SOURCE DATA ::
* Begin *
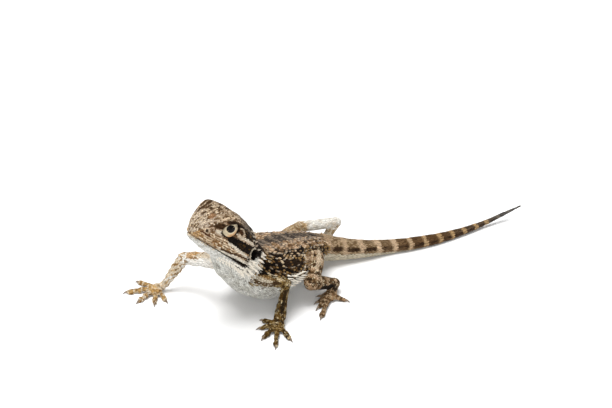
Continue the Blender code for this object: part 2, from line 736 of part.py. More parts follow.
* End *
* Begin *
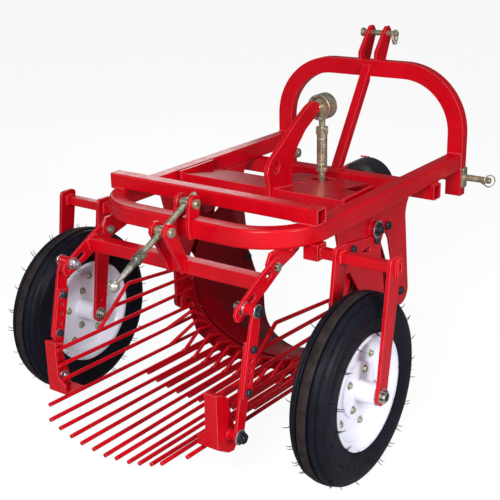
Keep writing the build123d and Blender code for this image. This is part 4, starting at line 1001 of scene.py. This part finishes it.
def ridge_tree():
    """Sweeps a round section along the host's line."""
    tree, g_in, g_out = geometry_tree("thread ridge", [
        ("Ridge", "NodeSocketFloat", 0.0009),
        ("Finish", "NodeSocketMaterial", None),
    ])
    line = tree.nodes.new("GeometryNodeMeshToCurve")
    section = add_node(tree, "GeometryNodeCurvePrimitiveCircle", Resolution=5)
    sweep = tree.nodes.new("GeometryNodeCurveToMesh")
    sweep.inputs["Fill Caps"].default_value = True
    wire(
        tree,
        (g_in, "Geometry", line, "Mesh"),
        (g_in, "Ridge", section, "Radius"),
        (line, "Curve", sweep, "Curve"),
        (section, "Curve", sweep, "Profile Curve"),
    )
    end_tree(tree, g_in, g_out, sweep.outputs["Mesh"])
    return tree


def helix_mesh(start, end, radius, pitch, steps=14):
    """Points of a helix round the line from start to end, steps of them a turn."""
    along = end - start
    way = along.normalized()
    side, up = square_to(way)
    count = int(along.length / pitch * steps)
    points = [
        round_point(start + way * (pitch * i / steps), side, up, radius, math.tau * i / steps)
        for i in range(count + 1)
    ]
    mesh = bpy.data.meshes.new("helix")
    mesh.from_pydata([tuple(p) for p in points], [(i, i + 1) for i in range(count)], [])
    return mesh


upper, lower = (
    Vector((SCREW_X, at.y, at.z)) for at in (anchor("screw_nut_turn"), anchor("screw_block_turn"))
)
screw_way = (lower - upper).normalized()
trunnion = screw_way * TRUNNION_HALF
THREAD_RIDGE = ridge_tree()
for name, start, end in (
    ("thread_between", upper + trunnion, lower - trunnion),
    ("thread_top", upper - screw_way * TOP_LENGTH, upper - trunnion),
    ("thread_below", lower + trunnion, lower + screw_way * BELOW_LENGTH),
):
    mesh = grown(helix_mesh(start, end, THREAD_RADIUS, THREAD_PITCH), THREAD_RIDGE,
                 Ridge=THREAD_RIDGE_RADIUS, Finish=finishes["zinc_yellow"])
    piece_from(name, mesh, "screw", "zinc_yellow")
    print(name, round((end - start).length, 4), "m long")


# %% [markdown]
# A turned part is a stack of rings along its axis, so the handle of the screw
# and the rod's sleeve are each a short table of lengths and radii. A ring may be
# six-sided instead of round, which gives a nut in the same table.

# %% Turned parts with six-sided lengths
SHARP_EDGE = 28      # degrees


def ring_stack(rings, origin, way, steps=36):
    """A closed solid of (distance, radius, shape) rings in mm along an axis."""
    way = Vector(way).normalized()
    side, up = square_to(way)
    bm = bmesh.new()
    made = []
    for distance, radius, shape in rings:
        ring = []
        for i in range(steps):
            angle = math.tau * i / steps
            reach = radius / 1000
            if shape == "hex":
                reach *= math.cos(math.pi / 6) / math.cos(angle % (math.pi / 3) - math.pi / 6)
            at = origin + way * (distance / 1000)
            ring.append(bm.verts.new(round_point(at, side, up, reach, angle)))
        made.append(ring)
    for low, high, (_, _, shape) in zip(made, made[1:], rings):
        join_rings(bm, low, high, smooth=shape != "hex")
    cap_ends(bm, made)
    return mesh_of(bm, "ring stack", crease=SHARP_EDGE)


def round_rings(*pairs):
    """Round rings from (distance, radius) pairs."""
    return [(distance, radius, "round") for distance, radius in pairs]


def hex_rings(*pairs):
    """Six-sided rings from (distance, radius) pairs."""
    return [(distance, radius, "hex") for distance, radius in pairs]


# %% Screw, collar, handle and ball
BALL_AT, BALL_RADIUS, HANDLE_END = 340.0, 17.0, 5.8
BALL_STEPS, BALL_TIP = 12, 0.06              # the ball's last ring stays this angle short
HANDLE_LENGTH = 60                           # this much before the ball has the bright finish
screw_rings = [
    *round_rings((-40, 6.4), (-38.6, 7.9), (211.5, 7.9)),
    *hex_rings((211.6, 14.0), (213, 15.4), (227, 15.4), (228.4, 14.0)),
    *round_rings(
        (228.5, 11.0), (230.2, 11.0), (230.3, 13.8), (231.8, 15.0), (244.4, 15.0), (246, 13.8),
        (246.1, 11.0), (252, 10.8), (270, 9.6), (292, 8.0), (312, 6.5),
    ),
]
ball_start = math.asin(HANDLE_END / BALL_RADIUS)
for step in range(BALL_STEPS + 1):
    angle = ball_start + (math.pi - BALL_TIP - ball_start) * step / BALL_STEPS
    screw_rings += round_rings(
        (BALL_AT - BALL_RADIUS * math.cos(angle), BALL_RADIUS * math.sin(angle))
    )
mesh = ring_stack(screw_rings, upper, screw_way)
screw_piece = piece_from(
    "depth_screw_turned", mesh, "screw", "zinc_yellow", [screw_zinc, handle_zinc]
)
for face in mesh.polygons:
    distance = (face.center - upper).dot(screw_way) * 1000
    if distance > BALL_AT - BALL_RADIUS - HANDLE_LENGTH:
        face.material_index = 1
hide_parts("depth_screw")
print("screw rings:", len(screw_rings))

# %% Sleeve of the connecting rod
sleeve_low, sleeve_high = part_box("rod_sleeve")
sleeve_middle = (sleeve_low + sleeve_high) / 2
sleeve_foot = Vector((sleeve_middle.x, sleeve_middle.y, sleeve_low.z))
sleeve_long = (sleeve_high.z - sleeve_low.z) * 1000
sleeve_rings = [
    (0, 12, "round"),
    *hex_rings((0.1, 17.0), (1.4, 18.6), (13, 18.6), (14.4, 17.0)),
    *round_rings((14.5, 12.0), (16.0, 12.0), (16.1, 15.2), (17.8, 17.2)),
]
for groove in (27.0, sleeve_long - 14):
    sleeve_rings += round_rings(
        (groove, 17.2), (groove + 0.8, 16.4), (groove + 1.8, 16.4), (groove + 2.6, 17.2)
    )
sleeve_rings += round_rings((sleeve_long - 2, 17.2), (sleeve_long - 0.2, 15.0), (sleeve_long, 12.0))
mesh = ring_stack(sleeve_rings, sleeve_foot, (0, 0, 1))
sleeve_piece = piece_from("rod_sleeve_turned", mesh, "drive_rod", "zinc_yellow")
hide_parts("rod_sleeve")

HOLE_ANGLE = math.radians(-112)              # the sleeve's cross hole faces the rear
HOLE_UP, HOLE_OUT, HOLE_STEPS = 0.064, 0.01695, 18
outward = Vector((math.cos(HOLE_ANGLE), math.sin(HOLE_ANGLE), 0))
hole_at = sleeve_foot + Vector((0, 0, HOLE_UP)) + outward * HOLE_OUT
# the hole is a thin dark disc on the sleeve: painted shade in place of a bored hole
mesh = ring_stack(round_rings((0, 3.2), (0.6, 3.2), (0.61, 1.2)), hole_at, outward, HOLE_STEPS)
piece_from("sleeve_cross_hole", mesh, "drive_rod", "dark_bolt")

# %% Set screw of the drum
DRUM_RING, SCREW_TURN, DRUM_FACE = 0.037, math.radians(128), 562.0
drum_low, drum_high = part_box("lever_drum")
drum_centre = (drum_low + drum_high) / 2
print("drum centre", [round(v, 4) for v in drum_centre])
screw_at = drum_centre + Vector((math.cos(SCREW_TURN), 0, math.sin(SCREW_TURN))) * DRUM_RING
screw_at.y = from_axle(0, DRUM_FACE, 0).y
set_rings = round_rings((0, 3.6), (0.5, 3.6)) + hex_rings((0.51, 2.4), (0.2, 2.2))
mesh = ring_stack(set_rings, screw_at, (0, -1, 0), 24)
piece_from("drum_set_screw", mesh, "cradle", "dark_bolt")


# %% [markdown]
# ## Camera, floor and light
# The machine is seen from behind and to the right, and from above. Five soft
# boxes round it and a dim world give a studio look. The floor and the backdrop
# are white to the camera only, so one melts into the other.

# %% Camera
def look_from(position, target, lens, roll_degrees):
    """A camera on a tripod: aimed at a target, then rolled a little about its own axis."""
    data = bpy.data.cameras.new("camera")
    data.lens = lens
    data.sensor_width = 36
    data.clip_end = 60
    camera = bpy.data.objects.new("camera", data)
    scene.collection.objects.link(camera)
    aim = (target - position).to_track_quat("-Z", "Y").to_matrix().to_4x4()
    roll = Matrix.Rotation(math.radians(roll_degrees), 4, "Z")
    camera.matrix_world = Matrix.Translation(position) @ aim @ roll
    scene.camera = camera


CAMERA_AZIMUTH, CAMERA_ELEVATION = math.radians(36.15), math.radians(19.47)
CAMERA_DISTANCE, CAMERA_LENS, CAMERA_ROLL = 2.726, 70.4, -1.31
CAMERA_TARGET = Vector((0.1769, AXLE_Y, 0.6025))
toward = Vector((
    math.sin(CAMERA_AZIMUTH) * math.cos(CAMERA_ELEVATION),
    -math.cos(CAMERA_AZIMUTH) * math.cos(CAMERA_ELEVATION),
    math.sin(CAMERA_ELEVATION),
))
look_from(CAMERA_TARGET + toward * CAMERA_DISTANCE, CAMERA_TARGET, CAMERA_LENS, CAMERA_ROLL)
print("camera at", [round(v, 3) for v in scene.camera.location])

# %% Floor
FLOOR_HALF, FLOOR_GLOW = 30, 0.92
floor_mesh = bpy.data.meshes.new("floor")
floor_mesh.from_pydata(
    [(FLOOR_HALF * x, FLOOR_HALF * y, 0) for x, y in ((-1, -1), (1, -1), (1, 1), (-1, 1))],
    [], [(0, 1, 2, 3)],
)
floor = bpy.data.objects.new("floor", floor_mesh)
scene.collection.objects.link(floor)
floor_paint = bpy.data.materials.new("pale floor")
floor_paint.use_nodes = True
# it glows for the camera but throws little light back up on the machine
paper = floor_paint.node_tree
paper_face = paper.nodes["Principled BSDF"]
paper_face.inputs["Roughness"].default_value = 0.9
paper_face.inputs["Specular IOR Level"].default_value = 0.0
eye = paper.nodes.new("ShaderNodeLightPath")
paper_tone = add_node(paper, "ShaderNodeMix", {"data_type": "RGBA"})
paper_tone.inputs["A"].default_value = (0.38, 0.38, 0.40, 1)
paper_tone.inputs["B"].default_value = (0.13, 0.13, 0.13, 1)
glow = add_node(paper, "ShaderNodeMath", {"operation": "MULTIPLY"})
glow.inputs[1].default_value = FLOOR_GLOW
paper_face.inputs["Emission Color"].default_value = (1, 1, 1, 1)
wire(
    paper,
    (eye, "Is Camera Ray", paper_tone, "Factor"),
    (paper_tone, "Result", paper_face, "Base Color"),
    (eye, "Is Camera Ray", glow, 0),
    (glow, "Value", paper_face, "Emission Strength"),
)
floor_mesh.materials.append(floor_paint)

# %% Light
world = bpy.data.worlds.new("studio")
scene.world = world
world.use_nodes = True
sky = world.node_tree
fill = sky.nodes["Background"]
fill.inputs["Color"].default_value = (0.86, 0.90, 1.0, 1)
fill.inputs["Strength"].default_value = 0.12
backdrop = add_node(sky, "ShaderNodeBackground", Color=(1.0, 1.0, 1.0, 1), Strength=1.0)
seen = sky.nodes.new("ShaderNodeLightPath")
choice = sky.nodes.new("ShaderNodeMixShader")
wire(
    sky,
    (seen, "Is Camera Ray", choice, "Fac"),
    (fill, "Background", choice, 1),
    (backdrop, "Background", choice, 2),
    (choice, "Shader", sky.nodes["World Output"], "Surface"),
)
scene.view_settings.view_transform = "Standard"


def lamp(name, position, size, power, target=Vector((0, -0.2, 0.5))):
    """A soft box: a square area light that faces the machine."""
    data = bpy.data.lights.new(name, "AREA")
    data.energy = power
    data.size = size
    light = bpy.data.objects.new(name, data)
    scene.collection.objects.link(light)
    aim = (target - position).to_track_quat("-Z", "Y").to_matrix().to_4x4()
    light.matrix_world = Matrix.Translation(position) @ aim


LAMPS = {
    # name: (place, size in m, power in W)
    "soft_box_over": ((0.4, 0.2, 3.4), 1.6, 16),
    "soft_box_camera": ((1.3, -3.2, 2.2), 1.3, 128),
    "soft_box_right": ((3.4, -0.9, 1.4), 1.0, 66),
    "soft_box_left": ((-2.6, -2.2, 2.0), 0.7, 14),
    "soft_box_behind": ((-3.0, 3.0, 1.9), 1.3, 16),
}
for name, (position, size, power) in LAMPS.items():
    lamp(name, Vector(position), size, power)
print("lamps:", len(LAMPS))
* End *
WORK REQUIRED ::
Say only how many lines in the records carry the word "scene".

PROBLEM SOLUTION ::
8